BMI

A post that I read today have made me think – again – about what kind of BS the BMI really is, and how it is just not suitable to apply it to individuals. If a doctor can’t be bothered to use some kind of body-fat measurement device (or even a calliper) then they really just should shut up unless the individual is evidently over or underweight.

So what’s wrong with the BMI? We should probably start with what is right with it, and this is not much, really. The sad thing is, the creators of this index knew this and explicitly stated this, but as it happens so often some other individuals without the necessary insight and brainpower have misused this measure, and now people just use it without thinking.

So what’s right? Well, bigger people are, in average, heavier than smaller people. If you want to do statistics on groups of people this can be a problem. Imagine you want to compare different groups and see whether their body-fat percentage (“BF%”) impacts [insert your favorite health marker here]. Now further assume that you can not measure the BF%, eg because you work on a pre-existing dataset . What do you do? Well, you use weight as a proxy of BF% – if a person is fatter, he or she tends to be heavier. Unless she is smaller of course. According to Wikipedia, it seems that Ancel Keys had this problem in about 1972, and he came up with an ingenious solution: following earlier work of a chap called Quetelet, he postulated that weight / height * height is a good enough proxy for BF% across – and that is important – the population that he was studying. But he understood what he was doing:

BMI was explicitly cited by Keys as being appropriate for population studies, and inappropriate for individual diagnosis.

Then Wikipedia continues

Nevertheless, due to its simplicity, it came to be widely used for individual diagnosis, despite its inappropriateness.

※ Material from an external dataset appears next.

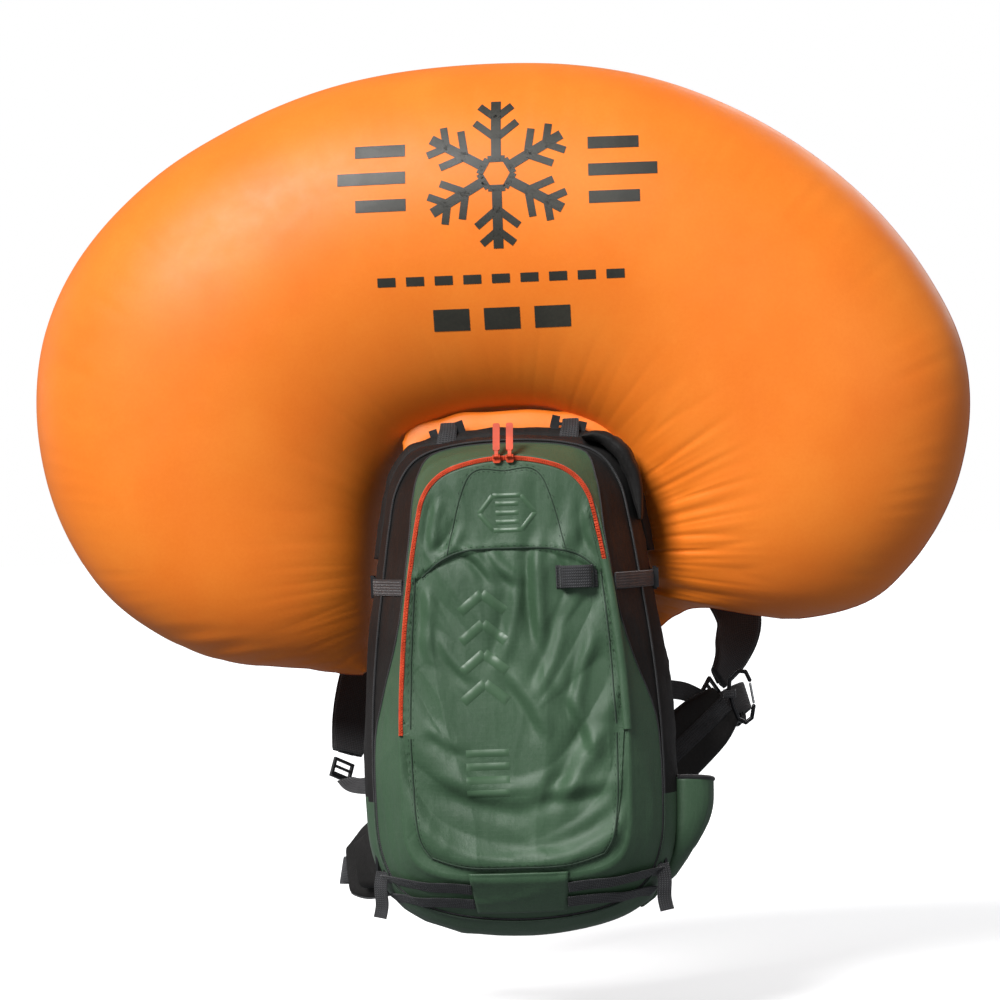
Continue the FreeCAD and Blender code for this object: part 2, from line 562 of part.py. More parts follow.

Go figure. Wikipedia is kind enough to provide a graph where we can see how well BMI correlates to BF%

Great fit, isnt it? Well, maybe not. What are the reasons for it. In order to understand this, we need to look at the big ticket items in terms of weight in the human body. First and foremost there is water. I would argue however – and I might be wrong – that in average (across a population, across time, whatever – the water percentage in the tissue is constant, so that we can ignore water. So what else. I’d say, in order of importance for a non-obese individual

  1. muscle
  2. fat
  3. bones
  4. connective tissue
  5. brain and nervous tissue

Whilst possibly important when comparing genetically different populations (or children for that matter) there is not much an individual can do about the weight of 3,4,5 respectively. So what it really comes down to is fat, and muscle. So [drumroll here] BMI is really related to BF% – assuming that neither muscles nor 3,4,5 interfere. But of course they do: I am certainly not the first one to point out that Arnold Schwarzenegger would have been classified as morbidly obese even though he had <10% body fat.

But I also want to make a second point, that is probably a bit less obvious, and that is related to the height of the individual. This also gives me the opportunity to do some recreational physics, which is – as many of you know – is something I like.

Lets first talk about “scaling”: if you increase the size of a three dimensional object, then – by definition – you increase its length, width, and height. If you double each of those measures, then the volume increases by a factor 2*2*2=8. If you increase it with a factor x, the volume increase with a factor x*x*x=x^3 (x to the power of three). As the weight is generally proportional to the volume (ie, density remains the same), the correct scaling for an object is kg/m^3. Note that the BMI has kg/m^2. This is important. It implies that human bodies do not simply get bigger when the individuals get taller, but that they also change shape.

More precisely, an exponent of 2 (as in kg/m^2) assumes that the width and the depth of the human body only scale with the square-root of the height, rather than proportional to height. To put some numbers to it, increasing the height by 10% would only increase the width of the shoulders, and the distance between the pecs and the shoulder blades, by 5% each. As a consequence the taller individual has proportionally narrower shoulders, and a proportionally less “deep” body. Is this true? According to Wikipedia it is, albeit with a bigger coefficient (between 2.2 and 2.7) meaning that the impact is less pronounced.

So does this mean BMI is wrong, but if we use kg/m^2.5 we are alright? Well, no. We might be slightly better, but if you look at the picture above we go from catastrophically wrong to utterly wrong. 2.5 might be the better choice if there is no other choice – ie when looking at a population where BF% is not available – but there is no excuse to use BMI on an individual.

Or to put it slightly different for every health care professional who still does not understand it (some of my otherwise very intelligent doctors for example): Obese is really just a fancy term for fat, as in a certain individual has too much body fat. The correct measure for this is [another drumroll] body-fat-percentage – to use some straw-man numbers 0-5%BF is too lean, 5-10% is lean, 10-20% is normal (albeit potentially on the fat side), and 20% is obese. BF% can be measured very inexpensively, eg with Tanita scales, or some handheld devices, or a calliper (“pinch-an-inch”). BMI is a proxy for BF%, and a very bad one indeed, absolutely unsuitable for individuals, as has been already noted by the person who has introduced this very measure, and there is absolutely no excuse for using it in an individual assessment.